World War I broke out in 1914, and the Kingdom of Italy entered the war on the side of the Allies with its declaration of war on Austria-Hungary on 23 May 1915. At the time, Intrepido, under the command of Capitano di corvetta (Corvette Captain) De Grenet, and the destroyers , , , , and made up the 2nd Destroyer Squadron. The squadron, under the command of Capitano de fregata (Frigate Captain) P. Orsini, was based at Taranto, although either Impetuoso or Indomito or both were visiting La Spezia that day.

On 5 June 1915, Intrepido escorted the British Royal Navy light cruiser as Dublin bombarded Donzella on the coast of Dalmatia. On 9 June 1915, Intrepido, Impetuoso, Indomito, Insidioso, Irrequieto, the protected cruiser , and the destroyers , , , and escorted the armored cruisers and as they participated in a bombardment of the lighthouses at the Cape of Rodon and Shëngjin (known to the Italians as San Giovanni di Medua) on the coast of the Principality of Albania.
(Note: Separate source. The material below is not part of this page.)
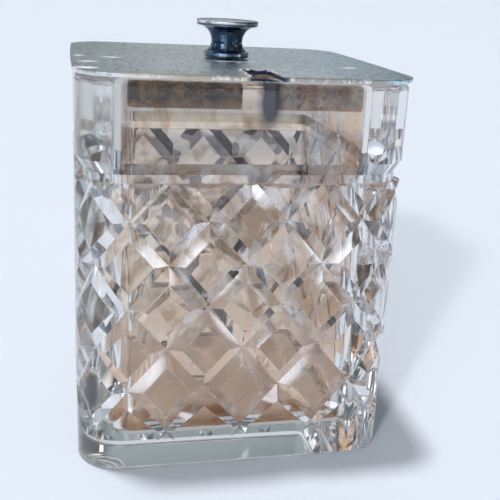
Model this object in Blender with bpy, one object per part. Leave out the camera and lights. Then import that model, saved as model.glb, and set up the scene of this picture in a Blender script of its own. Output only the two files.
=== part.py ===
"""A square cut-glass mustard pot with a loose silver-plated lid and a turned knob.

Lengths are in metres. The pot stands on z = 0 with its axis on z, and its spoon slot opens towards -y.
"""

import math

import bpy
import bmesh
from mathutils import Matrix, Vector

# Jar body
JAR_WIDTH = 0.060
JAR_HEIGHT = 0.0722
JAR_CORNER_RADIUS = 0.0085
WALL_THICKNESS = 0.0072
FLOOR_THICKNESS = 0.0042
CAVITY_CORNER_RADIUS = 0.0030
CAVITY_FLOOR_RADIUS = 0.0020
FOOT_EDGE_RADIUS = 0.0006
RIM_OUTER_RADIUS = 0.0013
RIM_INNER_RADIUS = 0.0008

# Mitre cutting: one groove all round, and a lattice of slanted grooves below it
RING_BELOW_RIM = 0.0164
RING_BEVEL = 0.0022
RING_DEPTH = 0.00135
RING_RISE = 0.0003
RING_DROP = 0.0012
RING_LOWER_BEVEL = 0.0005
MITRE_HALF_WIDTH = 0.0021
MITRE_DEPTH = 0.00115
LATTICE_ABOVE_BASE = 0.0075
LATTICE_COLUMNS = 16
LATTICE_ROWS = 3
WHEEL_RADIUS = 0.042
MITRE_TAIL = 0.0025

# Lid plate
LID_OVERHANG = 0.0003
LID_THICKNESS = 0.0008
LID_CORNER_RADIUS = 0.0083
LID_SIDE_BOW = 0.00023
LID_EDGE_RADIUS = 0.0002

# Spoon slot, cut in from the lid's front edge
SLOT_LENGTH = 0.0101
SLOT_FRONT_WIDTH = 0.0055
SLOT_BACK_WIDTH = 0.0050
SLOT_CORNER_RADIUS = 0.0008
SLOT_OFFSET = 0.00165

# Locating flange under the lid, a strip bent to the shape of the mouth
FLANGE_DEPTH = 0.0054
FLANGE_THICKNESS = 0.0008
FLANGE_SIDE_CLEARANCE = 0.0010
FLANGE_EDGE_RADIUS = 0.0002
FLANGE_GAP = 0.0060

# Knob, turned like a cotton reel
KNOB_HEIGHT = 0.0073
KNOB_BASE_RADIUS = 0.00445
KNOB_BASE_EDGE = 0.0010
KNOB_NECK_RADIUS = 0.0031
KNOB_NECK_HEIGHT = 0.0031
KNOB_RIM_RADIUS = 0.0061
KNOB_RIM_THICKNESS = 0.00125
KNOB_EDGE_RADIUS = 0.0003
KNOB_CROWN = 0.00015

# Threaded stud, washer and nut that hold the knob
STUD_RADIUS = 0.0012
STUD_IN_KNOB = 0.0040
STUD_CHAMFER = 0.0003
STUD_BELOW_NUT = 0.0004
WASHER_RADIUS = 0.0030
WASHER_THICKNESS = 0.0005
NUT_ACROSS_FLATS = 0.0046
NUT_HEIGHT = 0.0018
NUT_CHAMFER = 0.0004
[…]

In the early hours of 17 July 1915 Intrepido, Animoso, Irrequieto, and Quarto bombarded the radiotelegraph station and other Austro-Hungarian military installations on Šipan (known to the Italians as Giuppana), an island off the coast of Dalmatia. The bombardment, as well as another one carried out by the 5th Naval Division, was interrupted when the armored cruiser of the 5th Naval Division sighted an Austro-Hungarian submarine at 04:25. After the Italian ships began their return voyage to Italy, the Austro-Hungarian submarine U-4 attacked at 04:40 and torpedoed Giuseppe Garibaldi, which sank within minutes. Intrepido took part in the rescue effort, which saved 525 men out of the 578 on board Giuseppe Garibaldi.

A few hours after an Austro-Hungarian Navy force subjected the Palagruža (known to the Italians as the Pelagosa) archipelago in the Adriatic Sea to a heavy bombardment during the night of 16–17 August 1915, Intrepido, Impavido, Quarto, Animoso, and Ardito, which were on a cruise in the Adriatic Sea north of the line Brindisi–Cattaro, interrupted their operations to respond. They reached Palagruža at around 10:00 on 17 August 1915.

On 3 December 1915 Intrepido — now under the command of Capitano di corvetta (Corvette Captain) Leva — along with Impetuoso , Indomito, Insidioso, and Irrequieto got underway from Brindisi to escort one of the first supply convoys for Italian troops in Albania. As the convoy — composed of the troop transports and , carrying a total of 1,800 men and 150 draft animals — approached Shëngjin on the coast of Albania, Re Umberto, with 765 men on board, hit a mine laid by the Imperial German Navy submarine UC-14, broke in two, and sank in 15 minutes. Rescuers saved 712 men, of whom Intrepido rescued about a hundred.

After disembarking the survivors at Vlorë (known to the Italians as Valona) in Albania, Intrepido got back underway to carry out an anti-submarine patrol. At 14:00 on 4 December 1915, while returning from her patrol, Intrepido struck a mine south of the Karaburun Peninsula on the coast of Albania. The explosion blew off her bow and tore apart her forward superstructure, killing one officer and three enlisted men and wounding others, including Leva, who suffered serious injuries. Intrepido′s crew beached her near Point Linguetta to prevent her from sinking, but she was deemed unsalvageable. She was stripped of her guns, torpedo tubes, and other useful equipment and abandoned. A few days later her wreck sank in deeper water.

==Wreck==
Intrepido′s wreck was identified on the seabed near Point Linguetta in April 2007. It is partially destroyed, with debris scattered over an area of approximately 32 m2.